I've been threatening to write this up more logically to share because I really like it. However, I am prone to making things much more complex than needed because I want something a certain way.
I'll be back.
Re: Using EV or more accurately, Additive Photographic Exposure System with pinhole. There are a number of well-written but technical websites discussing this, such as the Doug Kerr and John Lind sites. Some of the practical benefits get buried under the techical blah-blah and I think that turns some sensitive artists off to EV.
I guess a picture's worth a thousand words.
shows a chart I made for a specific camera/filter/film combination. It was taped on the back of the camera.

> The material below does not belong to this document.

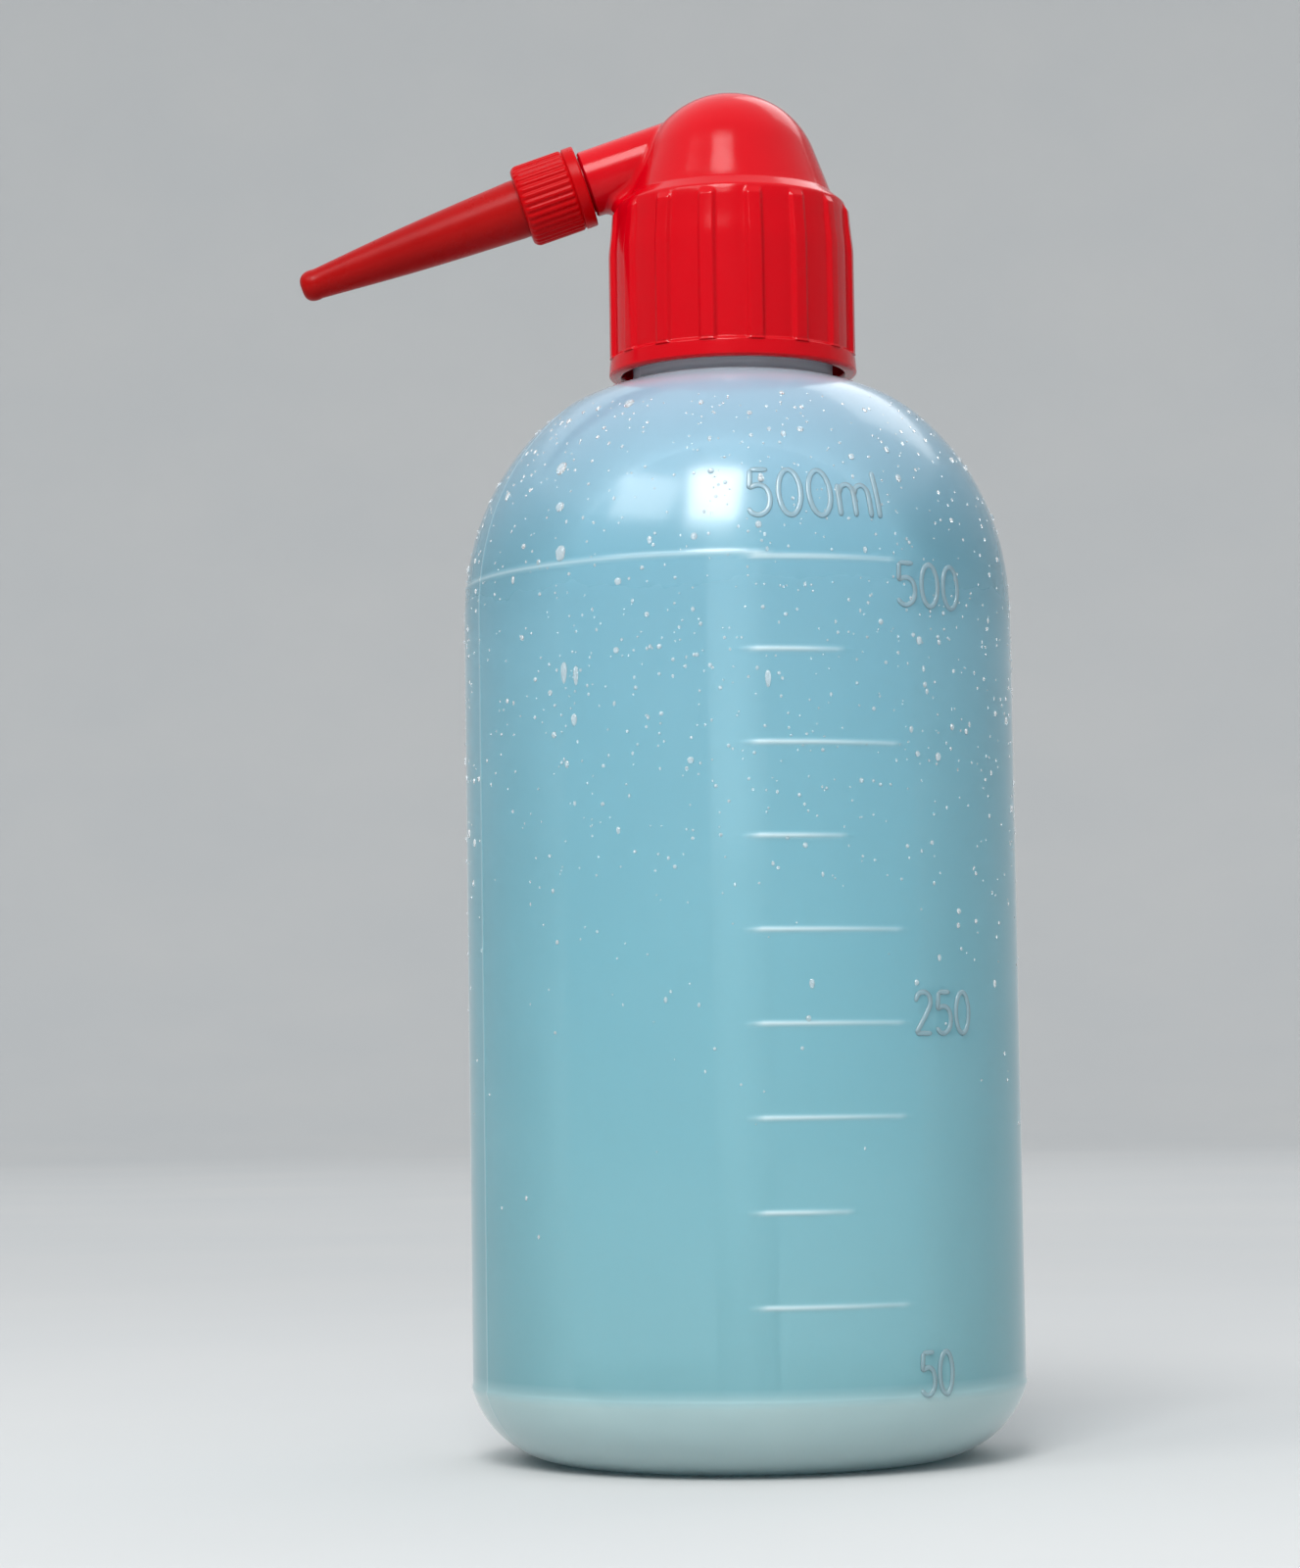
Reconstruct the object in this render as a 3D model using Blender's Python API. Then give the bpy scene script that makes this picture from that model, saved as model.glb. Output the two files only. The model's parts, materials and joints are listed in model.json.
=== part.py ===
"""Wash bottle of 500 ml, in metres.

Six pieces: a blow-moulded squeeze bottle with a threaded neck, a screw cap with a domed
elbow and a slanted spout, a flat sealing ring under the cap, a dip tube pushed into the
cap's socket, a tapered jet on the end of the spout and the knurled nut that holds it.

Frame: +Z runs up the bottle's axis, the origin is the centre of the flat base, and the
spout points towards -X. The spout, jet and nut are turned about their own axis, which
starts on the bottle's axis inside the dome and slopes down towards -X.
"""
import math

import bmesh
import bpy

MM = 0.001
GAP = 0.3 * MM
EDGE = 0.3 * MM
SMOOTH_LIMIT = math.radians(35)

# Bottle body
BODY_RADIUS = 37.45 * MM
BODY_WALL = 1.0 * MM
BODY_COLUMNS = 48
BASE_THICKNESS = 1.4 * MM
BASE_CURVE_RADIUS = 13.5 * MM
CREASE_RADIUS = 37.6 * MM
CREASE_HEIGHT = 10.1 * MM
CREASE_FADE = 0.6 * MM
SHOULDER_START = 113.2 * MM
SHOULDER_RISE = 36.7 * MM
SHOULDER_POWER = 2.16
SHOULDER_END_RADIUS = 25.0 * MM
SHOULDER_BEND_RADIUS = 21.0 * MM
SHOULDER_BEND_HEIGHT = 145.0 * MM

# Bottle neck and its thread
NECK_INNER_RADIUS = 12.0 * MM
NECK_RADIUS = 13.4 * MM
NECK_FOOT_RADIUS = 13.8 * MM
NECK_FOOT_BOTTOM = 146.6 * MM
NECK_FOOT_TOP = 150.5 * MM
NECK_TOP = 167.2 * MM
CAP_PITCH = 4.0 * MM
CAP_THREAD_TURNS = 1.5
CAP_THREAD_FOOT_WIDTH = 1.7 * MM
CAP_THREAD_CREST_WIDTH = 0.9 * MM
NECK_THREAD_START = 155.5 * MM
NECK_THREAD_CREST = 14.75 * MM

# Sealing ring between the neck's rim and the cap
RING_OUTER_RADIUS = 14.8 * MM
RING_INNER_RADIUS = 12.0 * MM
RING_BOTTOM = NECK_TOP + GAP
RING_TOP = RING_BOTTOM + 1.1 * MM
RING_COLUMNS = 48

# Screw cap: dome, skirt and inner socket
CAP_TOP = 187.3 * MM
DOME_RADIUS = 12.5 * MM
DOME_DRAFT = math.radians(22)
DOME_FOOT_RADIUS = 14.1 * MM
DOME_FOOT_HEIGHT = 172.8 * MM
DOME_WALL = 1.8 * MM
DOME_CAVITY_RADIUS = 12.1 * MM
SKIRT_TOP_RADIUS = 15.95 * MM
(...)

Ignoring for the moment where in the world I got 0.85 stop for a K2 filter (I took some readings thru a spotmeter and maybe averaged them?),
I enter the pinhole f/#, film speed in ISO and number of filter stops if used, and a light meter reading in EV. My spreadsheet determines an aperture value, then from EV = AV + TV, corrects for ISO other than 100 and any filters used and determines a time value.
By pre-printing this, all I need to do is read my EV lightmeter, look on the chart for the meter reading and adjacent to it the time required. Reciprocity failure can be worked into it also.
I bought one of these on eBay for my Mamiya 645. I haven't really done much with it, but the exposure metering is really easy, the pinhole cap has the aperture and focal length listed, so I have gotten perfect exposures using my handheld meter. The aperture is something along the lines of f/200. They are available for a bunch of cameras and auto cameras with off the film exposure metering should be even easier to use it with. (Olympus OM-2, etc)
Back to the original question, exposure times were long and I used a tripod, but llong in terms of a half second or so, not minutes. I plan on getting out with it again to see if I can do something worth looking at.